11.  Modification of Agreement. Except as provided in Sections 3.3, 7 and 9, this Agreement may be modified, amended, suspended or terminated, and any terms or conditions may be waived, only by a written instrument executed by the parties hereto.

 

12.  Severability. Should any provision of this Agreement be held by a court of competent jurisdiction to be unenforceable or invalid for any reason, the remaining provisions of this Agreement shall not be affected by such holding and shall continue in full force in accordance with their terms.

 

13.  Governing Law. The validity, interpretation, construction and performance of this Agreement shall be governed by the laws of the State of Delaware without giving effect to the conflicts of laws principles thereof.

 

14.  Successors in Interest. This Agreement shall inure to the benefit of and be binding upon each successor corporation to the Company. This Agreement shall inure to the benefit of the Recipient’s legal representatives. All obligations imposed upon the Recipient and all rights granted to the Company under this Agreement shall be final, binding and conclusive upon the Recipient’s heirs, executors, administrators and successors.

 

15.  Resolution of Disputes.
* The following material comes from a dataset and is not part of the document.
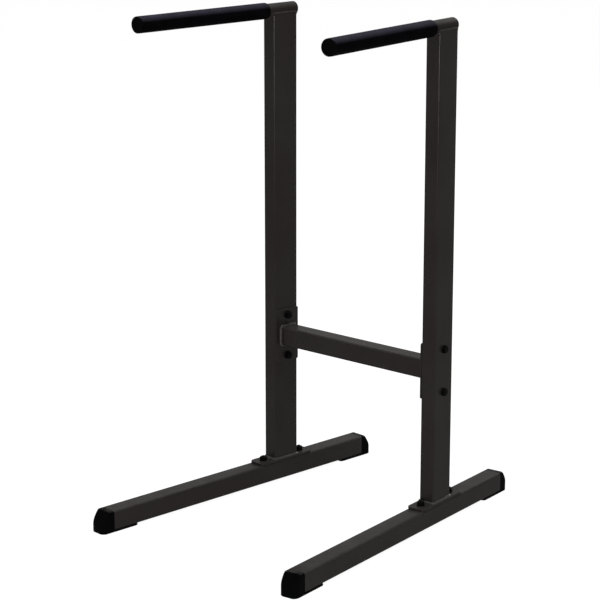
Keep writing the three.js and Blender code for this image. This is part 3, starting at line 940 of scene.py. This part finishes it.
def makeFootCap(side, end):
    level, shoulder, steps = footCap["level"], footCap["shoulder"], capSteps["shoulder"]
    stations = [footCap["noseStart"], level / 2, level]
    stations += [level + (shoulder - level) * i / steps for i in range(1, steps + 1)]
    curved = roundingStations(footCap["nose"], footCap["noseCorner"], capSteps["nose"])
    stations += [out for out in curved if out > shoulder + footCap["ringGap"]]
    cap = skinned("footCap_" + end + "_" + side, [noseRing(out) for out in stations])
    reach, corner = footCap["padReach"], footCap["padCorner"]
    stations = [-footCap["padLap"], 0, (reach - corner) / 2]
    stations += roundingStations(reach, corner, capSteps["pad"])
    pad = skinned("pad", [padRing(out) for out in stations])
    inner = baseTube["width"] - 2 * baseTube["wall"] - 2 * fitGap
    section = roundedOutline(inner, inner, footCap["spigotCorner"])
    spigot = skinned("spigot", [
        [(x, y, baseMiddle + z) for x, z in section]
        for y in (-footCap["spigotLap"], footCap["spigotLength"])
    ])
    hollowSize = inner - 2 * footCap["spigotWall"]
    start, stop = -footCap["hollowDepth"], footCap["spigotLength"] + footCap["spigotLap"]
    hollow = block((hollowSize, stop - start, hollowSize), (0, (start + stop) / 2, baseMiddle))
    combined(cap, [pad, spigot], "UNION")
    combined(cap, [hollow], "DIFFERENCE")
    eased(cap, footCap["seamEdge"], seamAngle)
    if end == "front":
        place = Matrix.Translation((0, -baseTube["frontReach"], 0))
    else:
        place = Matrix.Translation((0, baseTube["rearReach"], 0)) @ Matrix.Rotation(pi, 4, "Z")
    node = "foot_cap_" + end + "_" + side
    fitted(moved(cap, sidePlace(side) @ place), blackPlastic, [node])


for side in sides:
    for end in ("front", "rear"):
        makeFootCap(side, end)
print("foot caps moulded")


# Grips and plugs, drawn up Z and laid along the handle

grip = millimetres(
    inner=35.6, outer=41.6, front=466, rear=49.5, edge=1, taperReach=7, taperDrop=2.2, ring=4,
    unevenness=0.12,
)
gripLumps = {"perMetre": 22, "apart": 7, "level": 0.6}  # apart keeps the two sleeves from being alike
plug = millimetres(barrel=14.7, barrelLength=18, barrelWall=2, barrelEdge=0.4, headGap=0.1, headEdge=0.4)
gripPlug = millimetres(
    head=41, thickness=3.4, edge=1, dish=20, dishDepth=1.2, dishRim=0.3, dishEdge=0.2, dishSag=0.1,
)
rearPlug = millimetres(head=35, thickness=4.3, edge=3.5, crown=0.4)


def handlePlace(side, y, forwards=True):
    turn = ontoY if forwards else Matrix.Rotation(-pi / 2, 4, "X")
    return sidePlace(side) @ Matrix.Translation((0, y, layout["handleHeight"])) @ turn


def makeGrip(side):
    outer, inner, edge = grip["outer"] / 2, grip["inner"] / 2, grip["edge"]
    start = grip["rear"] + grip["taperReach"]
    length = grip["front"] - edge - start
    count = round(length / grip["ring"])
    taper = [(outer - grip["taperDrop"] * (1 - x), start + grip["taperReach"] * y)
             for x, y in edgeArc(0, 0, 1, -90, 0, steps=8)]
    profile = [
        (inner, grip["front"]), (inner, grip["rear"]),
        *taper,
        *[(outer, start + length * i / count) for i in range(1, count)],
        *edgeArc(outer - edge, grip["front"] - edge, edge, 0, 90),
    ]
    sleeve = turned("gripSleeve_" + side, profile, roundSteps["handle"], closed=True)
    shift = Vector((0, 0, gripLumps["apart"] * sides[side]))
    for vertex in sleeve.data.vertices:  # foam is never quite true
        flat = Vector((vertex.co.x, vertex.co.y, 0))
        if flat.length > outer - edge / 2:
            lump = min(noise.noise(vertex.co * gripLumps["perMetre"] + shift) - gripLumps["level"], 0)
            vertex.co += flat.normalized() * grip["unevenness"] * lump
    moved(sleeve, handlePlace(side, 0))
    fitted(sleeve, gripFoam, ["grip_" + side])


def plugProfile(head):
    # From the axis inside the barrel, round its end and the head, and back to the axis.
    barrel, wall, barrelEdge = plug["barrel"], plug["barrelWall"], plug["barrelEdge"]
    radius, top, edge = head["head"] / 2, head["thickness"], head["edge"]
    gap, headEdge = plug["headGap"], plug["headEdge"]
    profile = [
        (0, -wall), (barrel - wall, -wall), (barrel - wall, -plug["barrelLength"]),
        (barrel - barrelEdge, -plug["barrelLength"]), (barrel, -plug["barrelLength"] + barrelEdge),
        (barrel, gap),
        *edgeArc(radius - headEdge, gap + headEdge, headEdge, -90, 0, steps=2),
        *edgeArc(radius - edge, top - edge, edge, 0, 90, steps=6),
    ]
    if "dish" in head:
        rim, depth = head["dish"] / 2, head["dishDepth"]
        profile += [(rim + head["dishRim"], top), (rim, top - head["dishEdge"]), (rim - depth, top - depth)]
        profile += [(rim - 2 * depth, top - depth - head["dishSag"]), (0, top - depth)]
    else:
        profile += [(0, top + head["crown"])]
    return profile


def makePlug(name, head, place, node):
    piece = moved(turned(name, plugProfile(head), roundSteps["handle"]), place)
    fitted(piece, blackPlastic, [node])


for side in sides:
    frontPlace = handlePlace(side, -handle["frontReach"])
    rearPlace = handlePlace(side, handle["rearReach"], forwards=False)
    makeGrip(side)
    makePlug("gripPlug_" + side, gripPlug, frontPlace, "grip_end_plug_" + side)
    makePlug("rearPlug_" + side, rearPlug, rearPlace, "handle_rear_plug_" + side)
print("grips and plugs fitted")


# Fasteners: M10, drawn up Z from the face that they bear on

thread = millimetres(
    radius=4.93, depth=0.75, pitch=1.5, chamfer=1, length=26, runOut=1, protrusion=2.5,
    shank=4.9, fillet=0.4,
)
hexPart = millimetres(
    flats=17, headHeight=6.4, nutHeight=8.4, faceRadius=8, faceHeight=0.5, topEdge=0.8, topDrop=0.1,
    bore=5.05, boreChamfer=0.7,
)
washer = millimetres(outer=21, inner=10.6, thickness=2, edge=0.35, boreEdge=0.2)
dome = millimetres(radius=12, height=5, neck=10, neckLength=1.7, neckCorner=0.8, neckEdge=0.6)
hexChamfer = radians(30)
fastenerSteps = {"round": 48, "dome": 10, "perPitch": 8}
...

Any dispute or disagreement which may arise under, or as a result of, or in any way relate to, the interpretation, construction or application of this Agreement shall be determined by the Committee. Any determination made hereunder shall be final, binding and conclusive on the Recipient and the Company for all purposes.

 

By signing below, Recipient hereby accepts the RSU award subject to all its terms and provisions and agrees to be bound by the terms and provisions of the Plan. Recipient hereby agrees to accept as binding, conclusive and final all decisions or interpretations of the Committee responsible for administration of the Plan, upon any questions arising under the Plan. Recipient authorizes the Company to withhold, in accordance with applicable law, from any compensation payable to him or her, any taxes required to be withheld by federal, state or local law as a result of the grant, existence or payout of the RSU award.